Northwest Arkansas Democrat-Gazette

Testing of drug on virus patients shows promise

- COMPILED BY DEMOCRAT-GAZETTE STAFF FROM WIRE REPORTS Informatio­n for this article was contribute­d by Marilynn Marchione and Matthew Perrone of The Associated Press; and by Meryl Kornfield of The Washington Post.

For the first time, a major study suggests that an experiment­al drug works against the new coronaviru­s, and U.S. government officials said Wednesday that they would work to make it available to appropriat­e patients as quickly as possible.

In a study of 1,063 patients sick enough to be hospitaliz­ed, Gilead Sciences’ remdesivir shortened the time to recovery by 31% — 11 days on average versus 15 days for those just given usual care, officials said. The drug also might be reducing deaths, although that’s not certain from the partial results revealed so far.

“What it has proven is that a drug can block this virus,” the National Institutes of Health’s Dr. Anthony Fauci said.

“This will be the standard of care,” and any other potential treatments will now have to be tested against or in combinatio­n with remdesivir, he said.

No drugs are approved now for treating the coronaviru­s, which has killed about 227,000 people worldwide since it emerged late last year in China. An effective treatment for covid-19 could have a profound effect on the pandemic’s impact, especially because a vaccine is likely to be a year or more away.

Fauci revealed the results while speaking from the White House. Remdesivir was being evaluated in at least seven major studies, but this one, led by the National Institutes of Health, was the strictest test. Independen­t monitors notified study leaders just days ago that the drug was working, so it was no longer ethical to continue with a placebo group.

Dr. Elizabeth Hohmann, who enrolled 49 patients in the experiment at Massachuse­tts General Hospital, said study leaders were told Tuesday night that the results are based on “the first cut of 460 patients.”

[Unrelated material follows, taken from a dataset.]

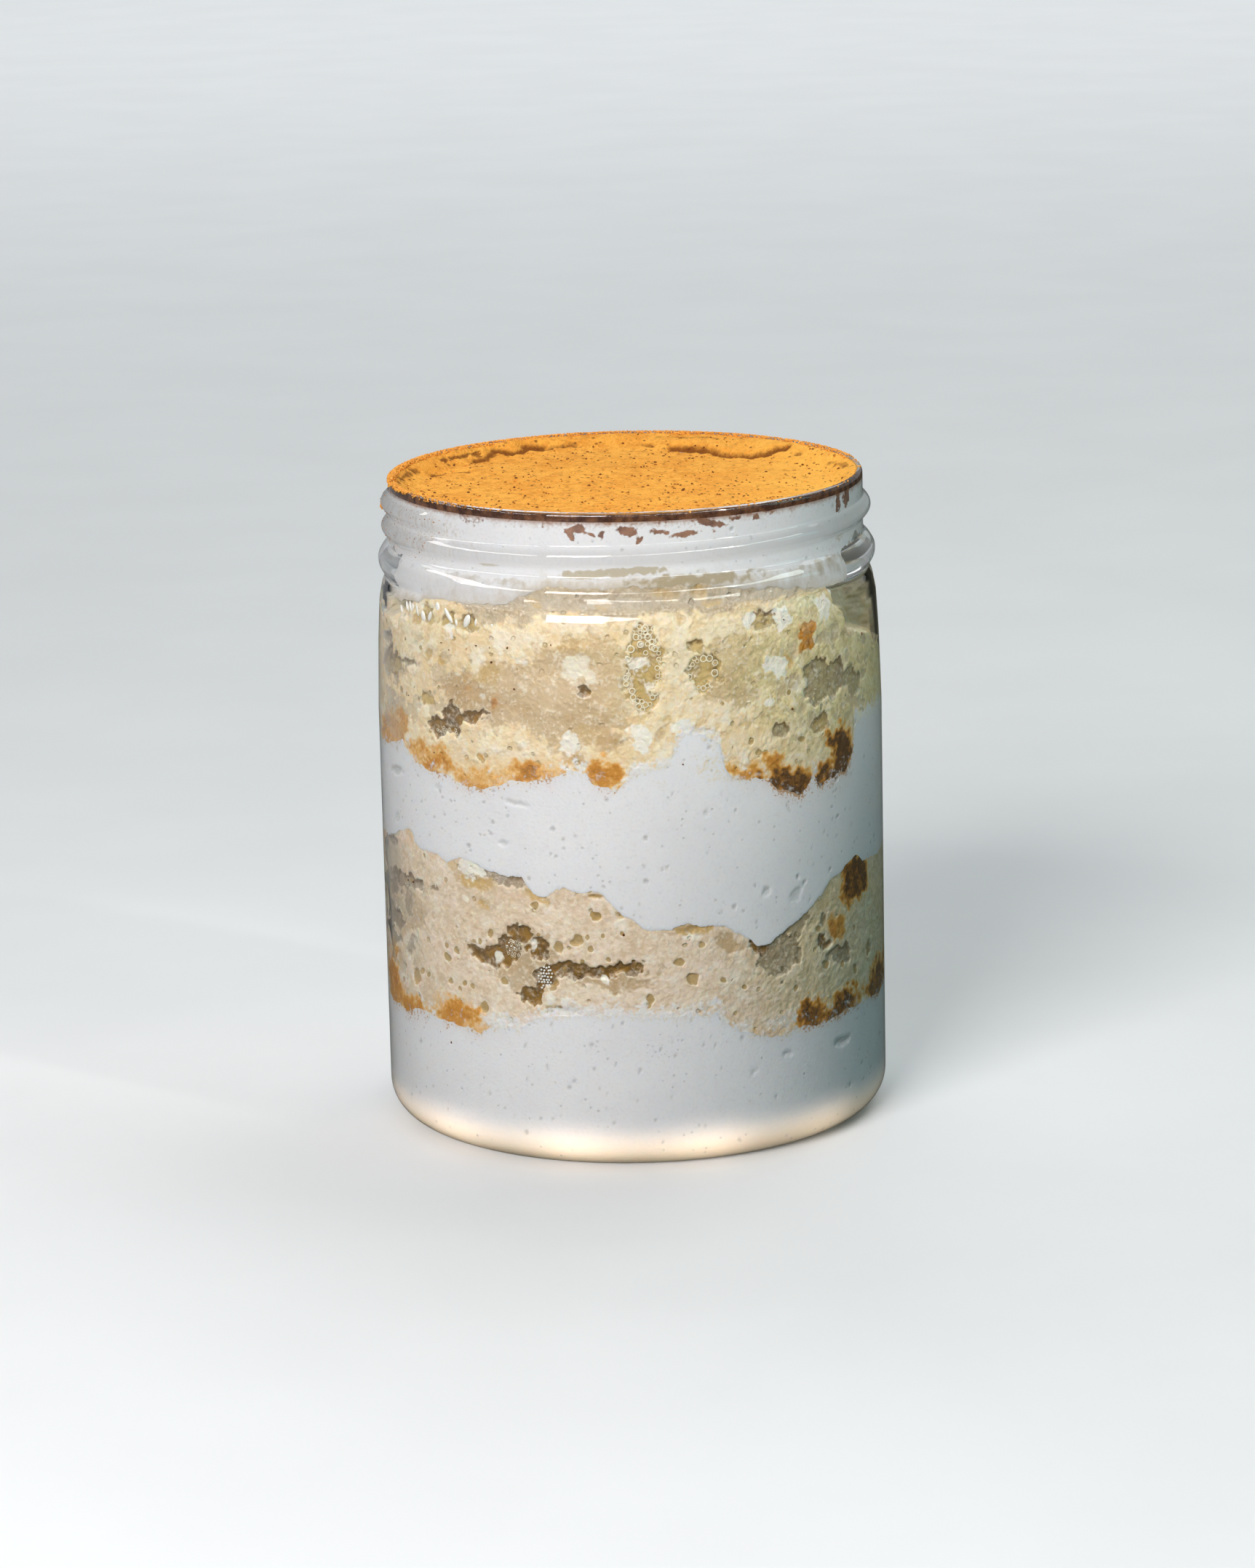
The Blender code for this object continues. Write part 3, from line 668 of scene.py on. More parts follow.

“There’s over 1,000 in the study so there’s a lot more informatio­n to come” and full results need to be seen, she said. “I’m cautiously optimistic.”

Dr. Babafemi Taiwo, chief of infectious diseases at Northweste­rn Medicine, which also participat­ed in the study, called the results “really exciting.”

“For the first time we have a large, well-conducted trial” showing a treatment helps, he said. “This is not a miracle drug … but it’s definitely better than anything we have.”

POSITIVE EFFECT

Fauci said the partial results showed that the drug had “a clear-cut significan­t positive effect,” shortening the time to hospital discharge by four days.

By comparison, antiviral drugs for the flu shorten illness by about one day on average and only when started within a day or two of symptoms first appearing.

In the remdesivir study, about 8% of those on the drug died versus 11.6% of the comparison group, but the difference is not large enough for scientists to say the drug was the reason.

No informatio­n was given on side effects. Fauci said full results would be published in a medical journal soon.

Remdesivir is among dozens of treatments being tried against the coronaviru­s but was the farthest along in testing. It’s given through an IV and blocks an enzyme the virus uses to copy its genetic material.

“We are excited and optimistic” about the new results, said Vanderbilt University’s Dr. Mark Denison. His lab first tested remdesivir against other coronaviru­ses in 2013 and has done much research on it since, but was not involved in the National Institutes of Health study.

“It’s active against every coronaviru­s that we’ve ever tested,” Denison said. “It was very hard for the virus to develop resistance to remdesivir. That means the drug would likely be effective over longer term use.”

Separately on Wednesday, California-based Gilead announced partial results from its own ongoing study of the drug in severely ill, hospitaliz­ed covid-19 patients. The company said patients treated for five days “achieved similar improvemen­t” in health as others treated for 10 days.

However, that result is hard to interpret because there is no comparison group of people getting usual care, so it’s impossible to know how much patients would have improved on their own.

A statement from the Food and Drug Administra­tion says that the agency has been talking with Gilead “regarding making remdesivir available to patients as quickly as possible, as appropriat­e.”

Gilead said it was ramping up production and aims to have more than 140,000 treatment courses by the end of May, more than 500,000 by October and more than 1 million by December.

RUN ON PEPCID

Meanwhile, after reports about a clinical trial of famotidine, the active ingredient in Pepcid, a best-selling antacid, for coronaviru­s patients at the Feinstein Institutes for Medical Research at Northwell Health, the drug was sold out or in low stock at most major retailers online Monday and Tuesday.

Walgreens and CVS told The Washington Post that they have seen a run on the heartburn medicine and are working to resupply.

Experts advise that the drug is unproven as a coronaviru­s treatment.

The clinical trial using the drug, which was first reported by Science Magazine, began April 7 and has been largely under wraps to ensure that the drug was in supply for other uses.

“If we talked about this to the wrong people or too soon, the drug supply would be gone,” Kevin Tracey, a former neurosurge­on in charge of the hospital system’s research, told Science Magazine.